Stabilizatör (genellikle pasifleştirici özelliklere sahip) veya düşük seviyedeki herhangi

bir başka materyal oksidasyon, nitro bileşiklerine ilave; maddeleri inhibe etmek veya hızlandırmak için metaller veya metalik tuzlar içerebilir.

b. Çift bazlı yakıtlar: Çift bazlı genel olarak nitroselülöz ve nitrogliserin ihtiva eden yakıtları tanımlar. Daha iyi bir tanımla, Nitroselüloz ve nitroselülözü jelatinleştiren sıvı organik nitrat içeren yakıt olarak tanımlanabilir. Tek bazlı yakıtlarla benzer katkı maddeleri içerebilir.

c. Üç bazlı yakıtlar: Bu yakıtlar temel olarak Nitroselüloz, nitrogliserin ve nitroguanidin temel aktif maddelerine ek olarak diğer katkı maddelerinden oluşur [39].

Tek ve çift bazlı sevk yakıtları ateşli silahların çoğunluğunda kullanılır. Üç bazlı sevk yakıtları roket ve büyük kalibreli silah sistemlerinde kullanılır. Bazı katkı maddeleri (plastikleştiriciler, alev geciktirici, stabilizatörler, vb.) barut özelliklerini iyileştirmek için formülasyonuna eklenir. Stabilizatörler, patlayıcıların raf ömrü ve kendiliğinden ateşlenme tehlikesini azaltmak için eklenir. Difenilamin (DPA) ilk önce Alfred Nobel tarafından 1889'da bir stabilizatör olarak eklenmiştir. Bugün hala yaygın olarak kullanılmaktadır [40].

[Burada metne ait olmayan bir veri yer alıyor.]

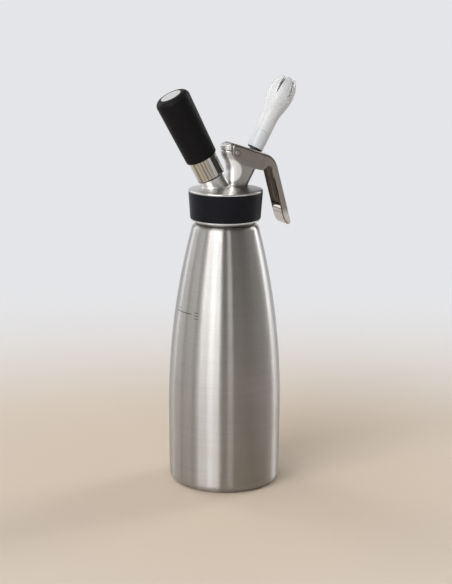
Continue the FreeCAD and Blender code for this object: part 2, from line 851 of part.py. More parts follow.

Literatürde, çift bazlı sevk yakıtlarının NC ve NG 'nin ayrışmasından termal olarak bozunabileceği ve bunun homojen olarak O-NO2 bağının homolitik parçalanmasıyla başladığı bildirilmiştir [41]. Esas olarak aktif bileşikler azot oksitlere (NO ve NO2) ayrışır ve bu ayrışma katalize ve ayrışma sürecini hızlandırır. Bu prosesler kendiliğinden ateşlemeye neden olabilir. Stabilizatörler ayrışmayı durdurmak için barut bileşimlerine eklenir. Difenilamin (DPA), nitroselüloz bazlı yakıtlar için en sık kullanılan ana stabilizatörlerdir. DPA, ((C6H5)2NH) yakıtlara farklı miktarlarda (1'den% 1.5'e (m / m)) ilave edilebilir. Bazı bileşimlerde DPA 'nın bir çeşit türevi olan 2-nitro-DPA da kullanılabilir [38].